TASK TO CARRY OUT:
Search the data for the string "What" and gather each line it is in.
*** STORED ROWS
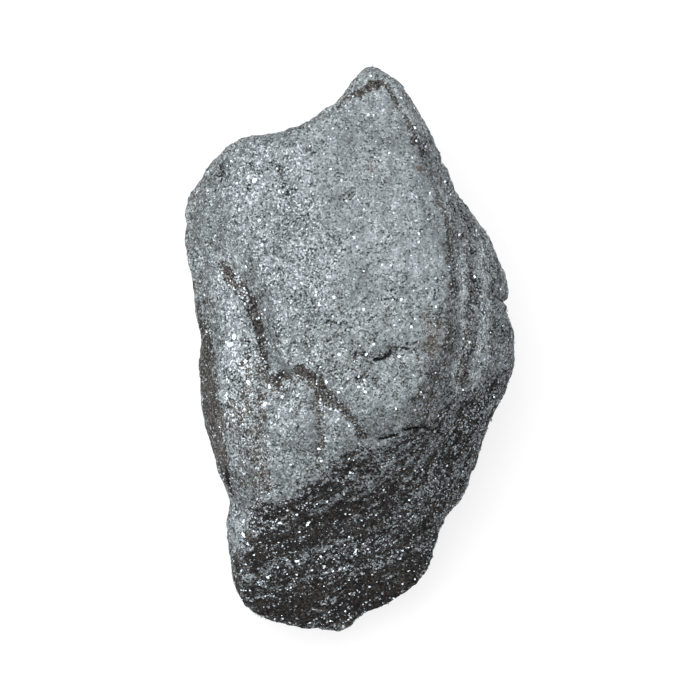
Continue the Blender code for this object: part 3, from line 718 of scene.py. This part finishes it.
@dataclass
class Surface:
    """The points of the stone's surface and the directions in which it faces there.

    What lies on it has edges that sway, both finely and in flat lenses like the rock's layers.
    """

    points: np.ndarray
    facing: np.ndarray
    sway_size: float = 1.8
    layer_size: float = 5.0
    layer_flatness: float = 3.5
    height_sway: float = 4.0
    height_soft: float = 2.0
    frayed_sway: float = 1.2
    # Shares of the frayed length that lie beyond and beside a path
    frayed_beyond: float = 0.4
    frayed_beside: float = 0.6

    @classmethod
    def read(cls, mesh: bpy.types.Mesh) -> "Surface":
        """Reads a mesh's surface.

        Args:
            mesh: The mesh to read.

        Returns:
            Its points, in millimetres, and its directions.
        """
        flat = np.empty(len(mesh.vertices) * 3, dtype=np.float32)
        mesh.vertices.foreach_get("co", flat)
        points = flat.reshape(-1, 3).astype(float) / MM
        mesh.vertex_normals.foreach_get("vector", flat)
        return cls(points, flat.reshape(-1, 3).astype(float))

    @cached_property
    def sway(self) -> np.ndarray:
        """Gives the fine sway of edges, from about -1 to 1."""
        return rough(self.points, self.sway_size, Field.SWAY)

    @cached_property
    def layered(self) -> np.ndarray:
        """Gives a sway that lies in flat lenses, from about -1 to 1."""
        return rough(self.points * np.array((1.0, 1.0, self.layer_flatness)), self.layer_size, Field.BANDS)

    def stained(self, stains: tuple[Stain, ...], measure: str = "strength") -> np.ndarray:
        """Lays stains on the surface.

        Args:
            stains: The stains to lay.
            measure: Which number of a stain to lay.

        Returns:
            A share for each point, 0 where there is no stain.
        """
        height = self.points[:, 2] + self.height_sway * self.layered
        strongest = np.zeros(len(self.points))
        for stain in stains:
            away = along_path(self.points, stain.path) + stain.ragged * self.sway
            share = smooth_step(stain.soft, -stain.soft, away)
            share *= smooth_step(-stain.reach - stain.soft, -stain.reach + stain.soft, away)
            share *= smooth_step(*stain.side.value, self.facing[:, 2])
            for end, soft in ((stain.lowest, self.height_soft), (stain.highest, -self.height_soft)):
                share *= smooth_step(end - soft, end + soft, height)
            if stain.frayed:
                past = beyond_ends(self.points, stain.path) + self.frayed_sway * stain.frayed * self.layered
                share *= smooth_step(self.frayed_beyond * stain.frayed, -self.frayed_beside * stain.frayed,
                                     past)
            strongest = np.maximum(strongest, getattr(stain, measure) * share)
        return strongest


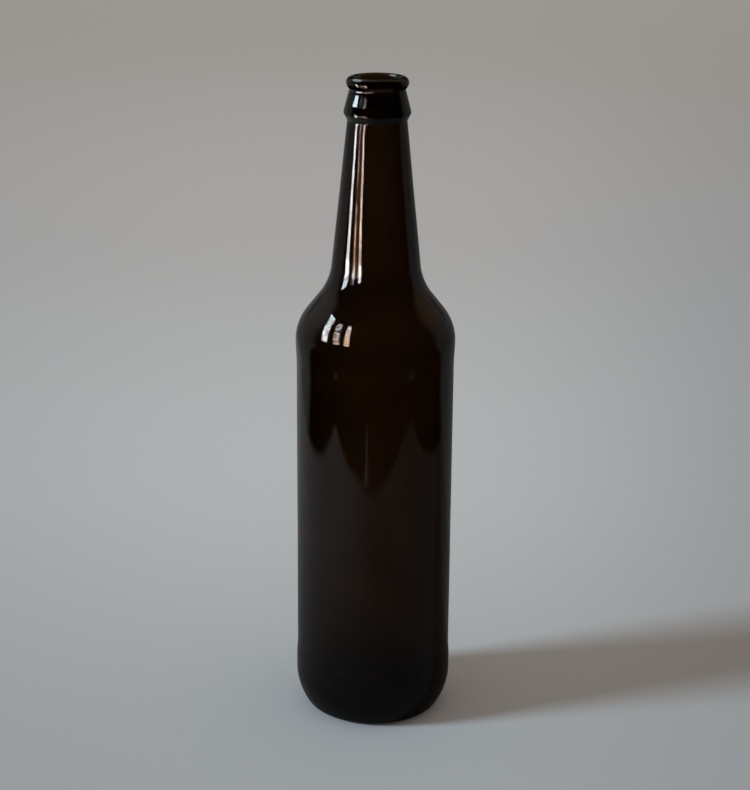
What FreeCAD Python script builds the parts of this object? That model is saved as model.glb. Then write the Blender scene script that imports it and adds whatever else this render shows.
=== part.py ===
import FreeCAD, Part
import math
import os

# A long-necked beer bottle, blown and pressed in one piece of glass.
# Millimetres. The bottle stands on z = 0 with its axis on +Z. Its outline is drawn
# in the X-Z plane as (radius, height) and turned about the axis.
# Corner sizes give where two straight runs would meet before they are rounded.

# Overall
height = 286.5
body_diameter = 69.6            # over the contact bands above and below the label
mouth_diameter = 16.8

# Glass
body_wall = 3.0                 # at the contact bands
base_wall = 5.0                 # at the middle of the base

# Crown finish, from the lip down
bead_diameter = 26.6            # the bead that a crown cap grips
bead_upper_radius = 2.4
bead_lower_radius = 2.0
bead_underside = 2.2            # height of the slope under the bead
lip_flat = 0.7                  # level ring on top that seals against the cap
groove_depth = 1.35
groove_drop = 5.4               # lip down to the groove
groove_radius = 0.9
ring_diameter = 29.0            # reinforcing ring at the foot of the skirt
ring_drop = 15.1                # lip down to the ring
ring_radius = 2.0
ring_ledge = 1.7                # how far the ring stands out of the neck
ring_underside = 3.3            # height of the slope under the ring
neck_top_radius = 0.8

# Neck and shoulder
shoulder_drop = 106.6           # lip down to the shoulder's corner
shoulder_radius = 23.0
shoulder_rise = 18.5            # shoulder's corner up to the foot of the neck
neck_base_diameter = 40.0
neck_sweep_radius = 26.0

# Label panel, sunk between two ramps
label_recess = 0.4
label_top_drop = 17.3           # shoulder's corner down to the panel
label_bottom = 29.6
ramp_length = 5.0
ramp_radius = 50.0

# Heel, a sloping facet with both its corners rounded
heel_rise = 10.4
heel_side_radius = 27.0
heel_inset = 5.9
heel_foot_radius = 6.2
cavity_heel_radius = 13.0

# Base, domed inside the ring that the bottle stands on
bearing_width = 5.4
bearing_round = 4.0
push_up_height = 5.0


def direction(start, end):
    """Unit step from one outline point towards another."""
    dr = end[0] - start[0]
    dz = end[1] - start[1]
    length = math.hypot(dr, dz)
    return dr / length, dz / length


def vector(outline_point):
    """Outline point (radius, height) in the X-Z plane."""
    return FreeCAD.Vector(outline_point[0], 0, outline_point[1])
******
ANSWER FOR THIS EXERCISE:
    What lies on it has edges that sway, both finely and in flat lenses like the rock's layers.
What FreeCAD Python script builds the parts of this object? That model is saved as model.glb. Then write the Blender scene script that imports it and adds whatever else this render shows.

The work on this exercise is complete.